Every fall, the staff at The Nature Conservancy’s Dunn Ranch Prairie gear up for an exciting – and important – day: the bison roundup. “The roundup is held each year so we can give vaccinations, sort off any excess animals that we want to sell, and check on the overall health of the herd. We vaccinate for pink eye, worms, blackleg, brucellosis and other common bovine diseases,” said Randy Arndt, The Conservancy’s Grand River Grasslands Manager.
The roundup is also a time where data can be collected from, or equipment added to, the bison for research studies. For example, in past years, the Conservancy has added cameras to the bison collars for vegetation studies or GPS devices to record movement of the herd.

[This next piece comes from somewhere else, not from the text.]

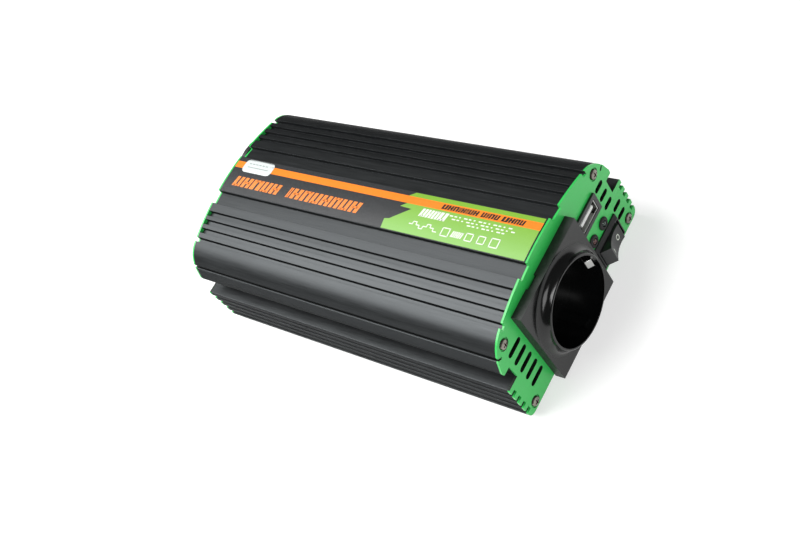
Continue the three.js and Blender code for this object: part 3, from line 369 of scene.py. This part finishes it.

This year, tail hair follicles were collected from all the bison for genetic analysis. “Our bison originally came from Wind Cave National Park in South Dakota, which is a genetically pure bison herd. Texas A&M University is going to study the genetic diversity of our herd at Dunn Ranch Prairie and compare it to the genetic diversity of the original Wind Cave herd to see if our management is maintaining all the genetic diversity of the Wind Cave lineage,” said Arndt.
Check out this video from the 2017 bison roundup to see the staff - and bison - in action!
Staff and volunteers spend weeks preparing for the annual bison roundup at Dunn Ranch Prairie.
Bison are moved through holding pens in small groups.
Bison are moved into a circular enclosure called a tub. A gate (left) is slowly moved around the tub to herd bison into individual chutes.
Bison are moved one at a time into the squeeze chute, which safely holds the bison still while staff administer routine vaccinations and tests.
The bison are scanned for an id chip, which gives key information about each animal.
After each bison is identified, conservation assistant Hilary Haley (front left) relays key data to the veterinarian and the handlers.
Some bison are fitted with tracking collars to learn about their grazing habits and other behaviors. The research is part of a project funded by the Committee for Research and Exploration of the National Geographic Society, researchers from Wildlife Intel, the College of Environmental Science and Forestry, and Washington University in St. Louis.
After just a few minutes in the squeeze chute, the bison are released into the corral.
The bison are then released back onto the open prairie, where they are benefiting native plants, birds, insects, and other animals.